→ Dataset content
--------

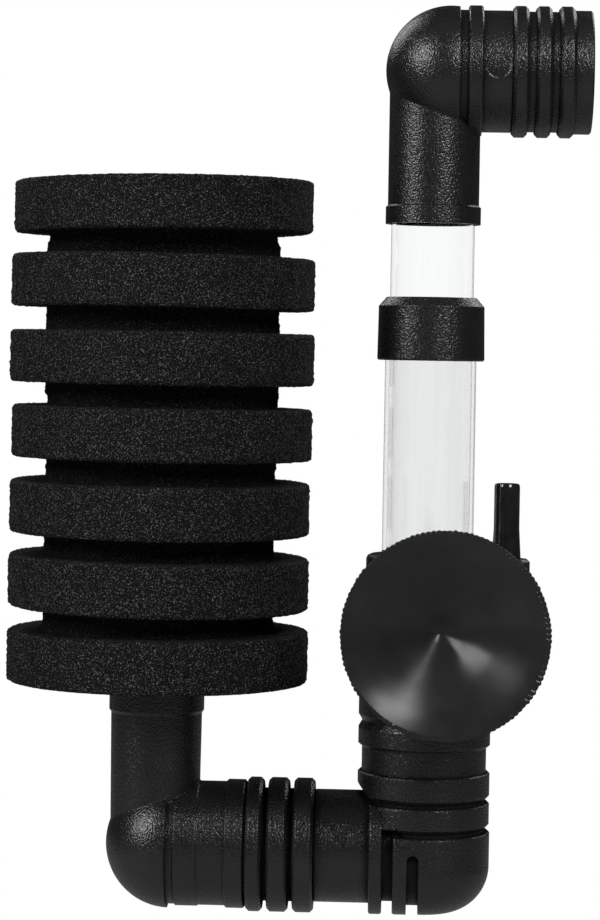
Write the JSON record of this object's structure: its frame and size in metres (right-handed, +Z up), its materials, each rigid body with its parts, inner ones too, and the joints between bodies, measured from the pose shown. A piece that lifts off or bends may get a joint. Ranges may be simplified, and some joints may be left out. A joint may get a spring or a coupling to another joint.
{
  "type": "sponge filter",
  "caption": "Air-driven sponge filter with a grooved foam cylinder, a telescopic clear riser, turning elbows, an airline nipple and a suction cup.",
  "frame": {"origin": "centre of the suction cup's rim, on the face of the glass", "axes": "+Y away from the glass, +Z up along the riser, the sponge on the -X side and the outlet towards +X"},
  "size_m": [0.1146, 0.068, 0.1815],
  "materials": {
    "moulded_black": "fine spark-eroded grain, satin",
    "clear_tube": "clear, smooth",
    "gloss_black": "smooth, glossy",
    "soft_rubber": "smooth, satin",
    "foam": "open-cell foam, fine pores"
  },
  "bodies": {
    "cup": {"suction_cup": "soft_rubber"},
    "housing": {"air_body": "moulded_black", "air_nipple": "gloss_black", "bubble_ring": "moulded_black", "cup_bracket": "moulded_black", "outer_riser_tube": "clear_tube", "slide_collar": "moulded_black", "collar_seal": "soft_rubber"},
    "riser": {"inner_riser_tube": "clear_tube"},
    "outlet": {"outlet_elbow": "moulded_black"},
    "base": {"base_elbow": "moulded_black"},
    "foot": {"foot_elbow": "moulded_black", "strainer_tube": "moulded_black"},
    "foam": {"sponge": "foam"}
  },
  "joints": [
    {"name": "cup_pivot", "type": "hinge", "parent": "cup", "child": "housing", "pos_m": [0, 0.0142, 0], "axis": [0, 1, 0], "continuous": true},
    {"name": "riser_slide", "type": "slide", "parent": "housing", "child": "riser", "axis": [0, 0, 1], "range_m": [-0.0135, 0.033]},
    {"name": "outlet_swivel", "type": "hinge", "parent": "riser", "child": "outlet", "pos_m": [-0.0034, 0.038, 0.086], "axis": [0, 0, 1], "continuous": true},
    {"name": "base_swivel", "type": "hinge", "parent": "housing", "child": "base", "pos_m": [-0.0034, 0.038, -0.0203], "axis": [0, 0, -1], "range_deg": [-8, 188]},
    {"name": "foot_swing", "type": "hinge", "parent": "base", "child": "foot", "pos_m": [-0.035, 0.038, -0.0457], "axis": [1, 0, 0], "range_deg": [-90, 3]},
    {"name": "sponge_lift", "type": "slide", "parent": "foot", "child": "foam", "axis": [0, 0, 1], "range_m": [0, 0.1]}
  ]
}
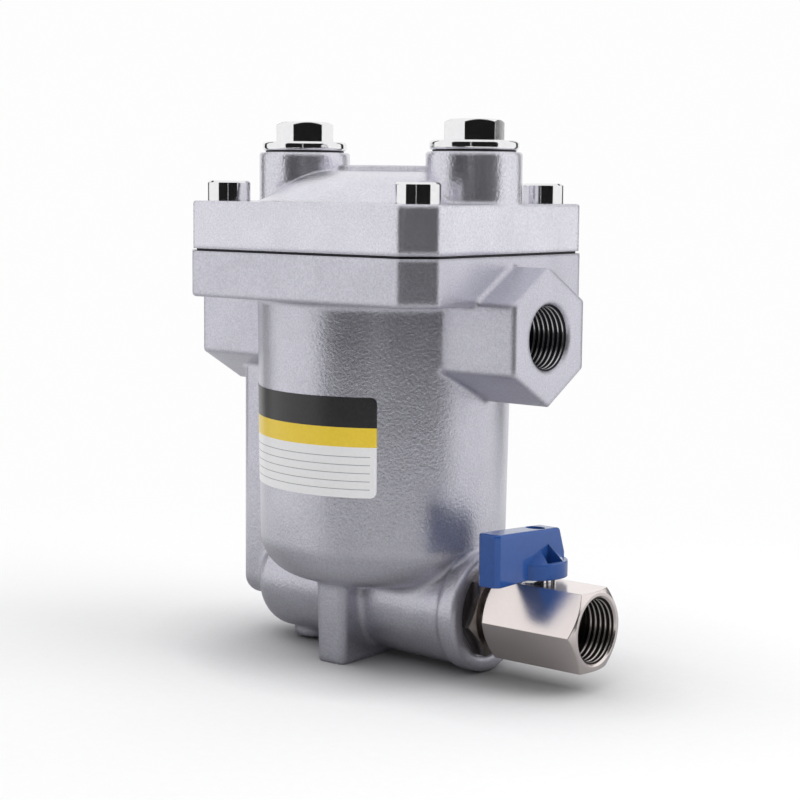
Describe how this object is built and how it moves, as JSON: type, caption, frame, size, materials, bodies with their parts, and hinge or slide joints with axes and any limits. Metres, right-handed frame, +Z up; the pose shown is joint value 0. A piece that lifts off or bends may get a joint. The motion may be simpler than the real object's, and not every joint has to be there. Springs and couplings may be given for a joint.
{
  "type": "automatic drain valve",
  "caption": "Cast float-type automatic drain valve for compressed air: flanged bowl with hexagon side ports, domed cover with plugged bosses, and a hexagon ball valve with a blue lever.",
  "frame": {"origin": "on the bowl's axis, on the foot fin's underside, at the level of the surface the valve stands on", "axes": "+X from the bowl's axis out of the air inlet and out of the ball valve, +Z up along the bowl's axis, -Y the side the lever points to when shut"},
  "size_m": [0.1526, 0.0936, 0.1783],
  "materials": {
    "cast_aluminium": "sand-cast and blasted, fine sparkling grain",
    "black_rubber": "moulded, matt",
    "bright_chrome": "bright plated steel",
    "nickel_plated_brass": "nickel-plated, satin, machined",
    "white_ptfe": "machined PTFE",
    "stainless": "pressed and turned stainless steel",
    "blue_paint": "die-cast lever, gloss blue powder coat"
  },
  "bodies": {
    "housing": {"body_casting": "cast_aluminium", "cover": "cast_aluminium", "cover_gasket": "black_rubber", "plug_seal_inlet_side": "black_rubber", "plug_seal_outlet_side": "black_rubber", "seat_gasket": "black_rubber", "cover_screw_1": "bright_chrome", "cover_screw_2": "bright_chrome", "cover_screw_3": "bright_chrome", "cover_screw_4": "bright_chrome", "top_plug_inlet_side": "bright_chrome", "top_plug_outlet_side": "bright_chrome", "valve_body": "nickel_plated_brass", "valve_adaptor": "nickel_plated_brass", "stem_gland": "nickel_plated_brass", "drain_seat": "nickel_plated_brass", "ball_seat_upstream": "white_ptfe", "ball_seat_downstream": "white_ptfe", "stem_packing": "white_ptfe", "stop_pin": "stainless", "lever_bracket": "stainless", "bracket_screw_front": "stainless", "bracket_screw_back": "stainless", "pivot_pin": "stainless", "pin_clip": "stainless"},
    "lever_handle": {"handle": "blue_paint", "handle_screw": "stainless", "valve_stem": "stainless", "valve_ball": "nickel_plated_brass"},
    "float_arm": {"float_lever": "stainless", "plug_disc": "black_rubber", "plug_retainer": "stainless", "float_boss": "stainless", "float_locknut": "stainless", "float_upper_shell": "stainless", "float_lower_shell": "stainless"}
  },
  "joints": [
    {"name": "handle_turn", "type": "hinge", "parent": "housing", "child": "lever_handle", "pos_m": [0.0622, 0, 0.04], "axis": [0, 0, 1], "range_deg": [0, 90]},
    {"name": "float_swing", "type": "hinge", "parent": "housing", "child": "float_arm", "pos_m": [-0.02657, 0, 0.046], "axis": [0, -1, 0], "range_deg": [0, 25]}
  ]
}
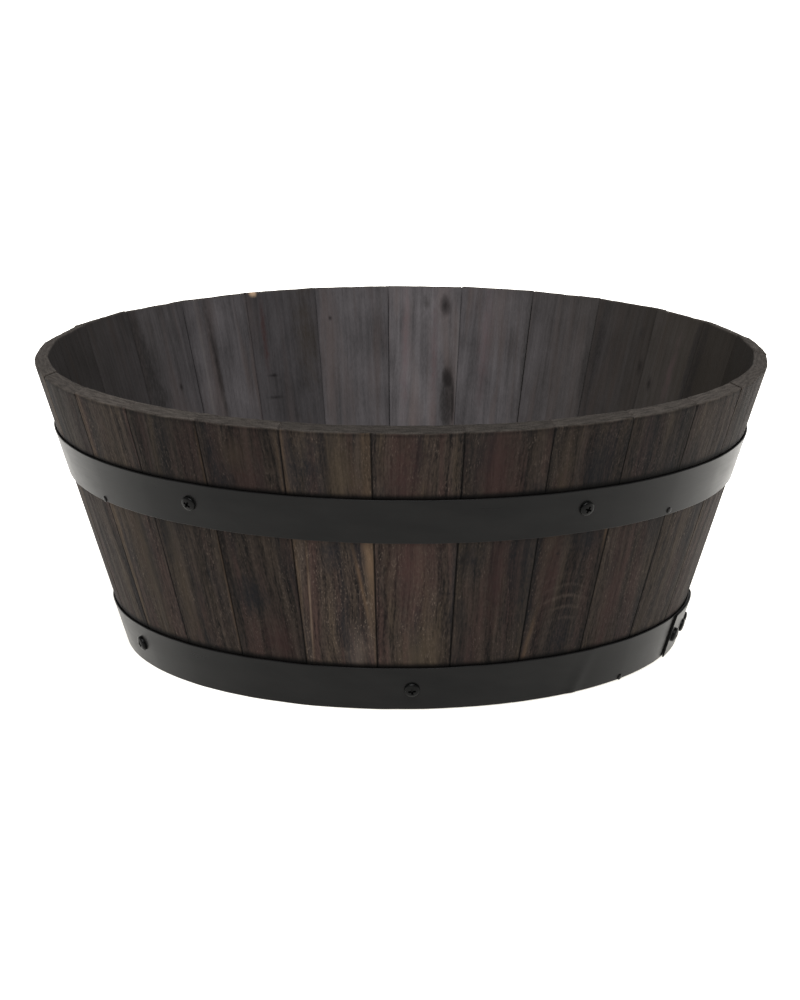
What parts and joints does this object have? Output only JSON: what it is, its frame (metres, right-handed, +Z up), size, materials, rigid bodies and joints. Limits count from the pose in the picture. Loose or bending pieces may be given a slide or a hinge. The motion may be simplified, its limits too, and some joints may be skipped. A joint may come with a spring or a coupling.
{
  "type": "wooden barrel planter",
  "caption": "Low tapered wooden barrel planter of flat staves held by black steel hoops, open at the top, with a drained board bottom.",
  "frame": {"origin": "centre of the base, on the ground plane under the stave feet", "axes": "+Z up; -Y towards the front that the picture shows; +X to the right seen from the front"},
  "size_m": [0.5001, 0.5007, 0.1989],
  "materials": {
    "stave_wood": "dark stained, open grain, worn edges, matt",
    "head_wood": "dark stained, matt, duller than the staves",
    "hoop_paint": "satin black paint on steel strip",
    "fastener_paint": "black, slightly glossier than the hoops",
    "zinc_screw": "dull zinc plate"
  },
  "bodies": {
    "root": {"stave_01": "stave_wood", "stave_02": "stave_wood", "stave_03": "stave_wood", "stave_04": "stave_wood", "stave_05": "stave_wood", "stave_06": "stave_wood", "stave_07": "stave_wood", "stave_08": "stave_wood", "stave_09": "stave_wood", "stave_10": "stave_wood", "stave_11": "stave_wood", "stave_12": "stave_wood", "stave_13": "stave_wood", "stave_14": "stave_wood", "stave_15": "stave_wood", "stave_16": "stave_wood", "stave_17": "stave_wood", "stave_18": "stave_wood", "stave_19": "stave_wood", "stave_20": "stave_wood", "stave_21": "stave_wood", "stave_22": "stave_wood", "stave_23": "stave_wood", "stave_24": "stave_wood", "stave_25": "stave_wood", "stave_26": "stave_wood", "stave_27": "stave_wood", "head_board_1": "head_wood", "head_board_2": "head_wood", "head_board_3": "head_wood", "head_board_4": "head_wood", "head_board_5": "head_wood", "left_batten": "head_wood", "right_batten": "head_wood", "batten_screws": "zinc_screw", "upper_hoop": "hoop_paint", "lower_hoop": "hoop_paint", "upper_hoop_screws": "fastener_paint", "lower_hoop_screws": "fastener_paint", "upper_lap_rivets": "fastener_paint", "lower_lap_rivets": "fastener_paint", "upper_hoop_nails": "fastener_paint", "lower_hoop_nails": "fastener_paint"}
  },
  "joints": []
}
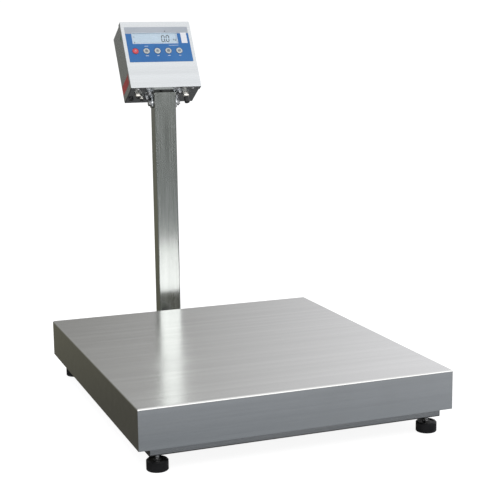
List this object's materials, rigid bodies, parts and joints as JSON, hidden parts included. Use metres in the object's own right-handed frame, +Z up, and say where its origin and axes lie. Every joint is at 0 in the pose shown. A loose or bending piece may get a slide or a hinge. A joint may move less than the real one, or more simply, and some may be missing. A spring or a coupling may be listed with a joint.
{
  "type": "platform scale",
  "caption": "Floor platform scale with a folded stainless pan, tube base on levelling feet, rear column and tilting indicator head.",
  "frame": {"origin": "on the floor, under the centre of the overall box", "axes": "+X to the operator's right along the pan's front edge, front faces -Y, +Z up"},
  "size_m": [0.7, 1.0751, 0.8911],
  "materials": {
    "stainless_sheet": "brushed",
    "stainless_tube": "satin",
    "fasteners": "polished",
    "load_cell_aluminium": "anodised",
    "black_plastic": "matte",
    "black_rubber": "matte",
    "cable_jacket": "satin",
    "overlay_blue": "satin",
    "window_clear": "gloss",
    "lcd_pale": "gloss",
    "key_grey": "satin",
    "key_red": "satin",
    "circuit_green": "gloss",
    "nickel": "nickel plated",
    "vial_clear": "gloss"
  },
  "bodies": {
    "base": {"base_front_rail": "stainless_tube", "base_rear_rail": "stainless_tube", "base_left_rail": "stainless_tube", "base_right_rail": "stainless_tube", "base_centre_beams": "stainless_tube", "foot_bushes": "fasteners", "foot_locknuts": "fasteners", "tube_end_plugs": "black_plastic", "column_bracket": "stainless_tube", "column_flange": "stainless_tube", "column_flange_bolts": "fasteners", "column_tube": "stainless_tube", "column_cap": "stainless_tube", "column_grommet": "black_rubber", "pivot_bolt": "fasteners", "friction_washers": "black_plastic", "load_cell_plate": "stainless_tube", "load_cell_lower_spacer": "stainless_tube", "load_cell": "load_cell_aluminium", "load_cell_fixed_bolts": "fasteners", "overload_stops": "fasteners", "spirit_level_housing": "load_cell_aluminium", "spirit_level_vial": "vial_clear", "load_cell_cable": "cable_jacket", "cable_link": "cable_jacket"},
    "receiver": {"load_cell_upper_spacer": "stainless_tube", "load_cell_live_bolts": "fasteners", "receiver_plate": "stainless_tube", "receiver_side_tubes": "stainless_tube", "receiver_cross_tubes": "stainless_tube", "pan_pads": "black_rubber"},
    "pan": {"weighing_pan": "stainless_sheet", "pan_stiffeners": "stainless_sheet"},
    "head": {"front_cover": "stainless_sheet", "rear_housing": "stainless_sheet", "housing_gasket": "black_rubber", "cover_screws": "fasteners", "keypad_overlay": "overlay_blue", "display_window": "window_clear", "lcd_module": "lcd_pale", "keypad_board": "circuit_green", "main_board": "circuit_green", "board_standoffs": "fasteners", "cable_glands": "nickel", "gland_seals": "black_rubber", "tilt_bracket": "stainless_sheet", "tilt_bracket_bolts": "fasteners"},
    "key_power": {"key_power": "key_red"},
    "key_zero": {"key_zero": "key_grey"},
    "key_tare": {"key_tare": "key_grey"},
    "key_print": {"key_print": "key_grey"},
    "key_enter": {"key_enter": "key_grey"},
    "foot_front_left_pad": {"foot_front_left_pad": "black_rubber"},
    "foot_front_left_stud": {"foot_front_left_stud": "fasteners"},
    "foot_front_right_pad": {"foot_front_right_pad": "black_rubber"},
    "foot_front_right_stud": {"foot_front_right_stud": "fasteners"},
    "foot_rear_left_pad": {"foot_rear_left_pad": "black_rubber"},
    "foot_rear_left_stud": {"foot_rear_left_stud": "fasteners"},
    "foot_rear_right_pad": {"foot_rear_right_pad": "black_rubber"},
    "foot_rear_right_stud": {"foot_rear_right_stud": "fasteners"}
  },
  "joints": [
    {"name": "load_deflection", "type": "slide", "parent": "base", "child": "receiver", "axis": [0, 0, -1], "range_m": [0, 0.0006], "stiffness_N_per_m": 2450000, "springref_m": -0.00009, "deforming": ["load_cell"]},
    {"name": "pan_lift_off", "type": "slide", "parent": "receiver", "child": "pan", "axis": [0, 0, 1], "range_m": [0, 0.12]},
    {"name": "head_tilt", "type": "hinge", "parent": "base", "child": "head", "pos_m": [0, 0.39668, 0.676], "axis": [1, 0, 0], "range_deg": [-25, 10], "deforming": ["cable_link"]},
    {"name": "press_power", "type": "slide", "parent": "head", "child": "key_power", "axis": [0, 0.866, -0.5], "range_m": [0, 0.0005], "stiffness_N_per_m": 2500, "springref_m": -0.0004},
    {"name": "press_zero", "type": "slide", "parent": "head", "child": "key_zero", "axis": [0, 0.866, -0.5], "range_m": [0, 0.0005], "stiffness_N_per_m": 2500, "springref_m": -0.0004},
    {"name": "press_tare", "type": "slide", "parent": "head", "child": "key_tare", "axis": [0, 0.866, -0.5], "range_m": [0, 0.0005], "stiffness_N_per_m": 2500, "springref_m": -0.0004},
    {"name": "press_print", "type": "slide", "parent": "head", "child": "key_print", "axis": [0, 0.866, -0.5], "range_m": [0, 0.0005], "stiffness_N_per_m": 2500, "springref_m": -0.0004},
    {"name": "press_enter", "type": "slide", "parent": "head", "child": "key_enter", "axis": [0, 0.866, -0.5], "range_m": [0, 0.0005], "stiffness_N_per_m": 2500, "springref_m": -0.0004},
    {"name": "foot_front_left_height", "type": "slide", "parent": "base", "child": "foot_front_left_pad", "axis": [0, 0, 1], "range_m": [-0.01, 0.00625]},
    {"name": "foot_front_left_turn", "type": "hinge", "parent": "foot_front_left_pad", "child": "foot_front_left_stud", "pos_m": [-0.3035, -0.50632, 0], "axis": [0, 0, 1], "range_deg": [-2881, 1801]},
    {"name": "foot_front_right_height", "type": "slide", "parent": "base", "child": "foot_front_right_pad", "axis": [0, 0, 1], "range_m": [-0.01, 0.00625]},
    {"name": "foot_front_right_turn", "type": "hinge", "parent": "foot_front_right_pad", "child": "foot_front_right_stud", "pos_m": [0.3035, -0.50632, 0], "axis": [0, 0, 1], "range_deg": [-2881, 1801]},
    {"name": "foot_rear_left_height", "type": "slide", "parent": "base", "child": "foot_rear_left_pad", "axis": [0, 0, 1], "range_m": [-0.01, 0.00625]},
    {"name": "foot_rear_left_turn", "type": "hinge", "parent": "foot_rear_left_pad", "child": "foot_rear_left_stud", "pos_m": [-0.3035, 0.22968, 0], "axis": [0, 0, 1], "range_deg": [-2881, 1801]},
    {"name": "foot_rear_right_height", "type": "slide", "parent": "base", "child": "foot_rear_right_pad", "axis": [0, 0, 1], "range_m": [-0.01, 0.00625]},
    {"name": "foot_rear_right_turn", "type": "hinge", "parent": "foot_rear_right_pad", "child": "foot_rear_right_stud", "pos_m": [0.3035, 0.22968, 0], "axis": [0, 0, 1], "range_deg": [-2881, 1801]}
  ],
  "couplings": [
    {"joint": "foot_front_left_turn", "follows": "foot_front_left_height", "rad_per_m": 5026.5},
    {"joint": "foot_front_right_turn", "follows": "foot_front_right_height", "rad_per_m": 5026.5},
    {"joint": "foot_rear_left_turn", "follows": "foot_rear_left_height", "rad_per_m": 5026.5},
    {"joint": "foot_rear_right_turn", "follows": "foot_rear_right_height", "rad_per_m": 5026.5}
  ]
}
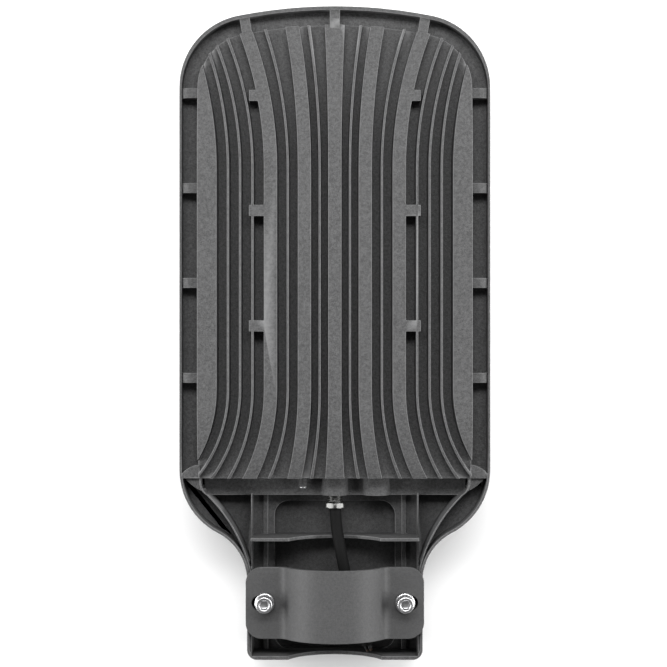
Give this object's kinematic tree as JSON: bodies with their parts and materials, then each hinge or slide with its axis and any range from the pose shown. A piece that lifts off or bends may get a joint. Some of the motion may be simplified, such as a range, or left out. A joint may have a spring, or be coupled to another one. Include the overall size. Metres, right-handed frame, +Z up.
{
  "type": "led street light head",
  "caption": "Flat cast street light head with a finned sky side, a glass window below, a cable gland and a bolted strap clamp for a pole.",
  "frame": {"origin": "on the flat underside of the cover frame, below the middle of the whole length and width", "axes": "+Z up to the finned sky side, +Y to the round head end, -Y to the pole end"},
  "size_m": [0.1866, 0.3924, 0.066],
  "materials": {
    "housing_paint": "fine textured powder coat on cast aluminium",
    "strap_paint": "satin powder coat",
    "tempered_glass": "clear",
    "seal_rubber": "matt",
    "pad_rubber": "matt",
    "board_white": "white solder mask",
    "lens_clear": "clear",
    "block_plastic": "matt",
    "driver_case": "potted case",
    "nickel": "nickel plated",
    "cable_sheath": "satin sheath",
    "core_insulation": "satin",
    "stainless": "stainless"
  },
  "bodies": {
    "root": {"board_screw_1": "stainless", "board_screw_2": "stainless", "board_screw_3": "stainless", "board_screw_4": "stainless", "board_screw_5": "stainless", "board_screw_6": "stainless", "clamp_bolt_left": "stainless", "clamp_bolt_right": "stainless", "clamp_strap": "strap_paint", "cover_frame": "housing_paint", "cover_glass": "tempered_glass", "cover_screw_1": "stainless", "cover_screw_2": "stainless", "cover_screw_3": "stainless", "cover_screw_4": "stainless", "cover_screw_5": "stainless", "cover_screw_6": "stainless", "cover_screw_7": "stainless", "cover_screw_8": "stainless", "driver": "driver_case", "driver_lead_live": "core_insulation", "driver_lead_neutral": "core_insulation", "driver_screw_left": "stainless", "driver_screw_right": "stainless", "earth_screw": "stainless", "entry_plug": "nickel", "flat_washer_left": "stainless", "flat_washer_right": "stainless", "gland_body": "nickel", "gland_nut": "nickel", "gland_seal": "seal_rubber", "glass_gasket": "seal_rubber", "housing": "housing_paint", "housing_gasket": "seal_rubber", "led_board": "board_white", "led_connector": "block_plastic", "led_lead_minus": "core_insulation", "led_lead_plus": "core_insulation", "lens_array": "lens_clear", "mains_cable": "cable_sheath", "mains_core_earth": "core_insulation", "mains_core_live": "core_insulation", "mains_core_neutral": "core_insulation", "spring_washer_left": "stainless", "spring_washer_right": "stainless", "tail_core_earth": "core_insulation", "tail_core_live": "core_insulation", "tail_core_neutral": "core_insulation", "terminal_block": "block_plastic", "thermal_pad": "pad_rubber"}
  },
  "joints": []
}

--------

→ Short exercise
Work through the listing above and report how many lines include the string "rigid", with no other text.

→ Response
3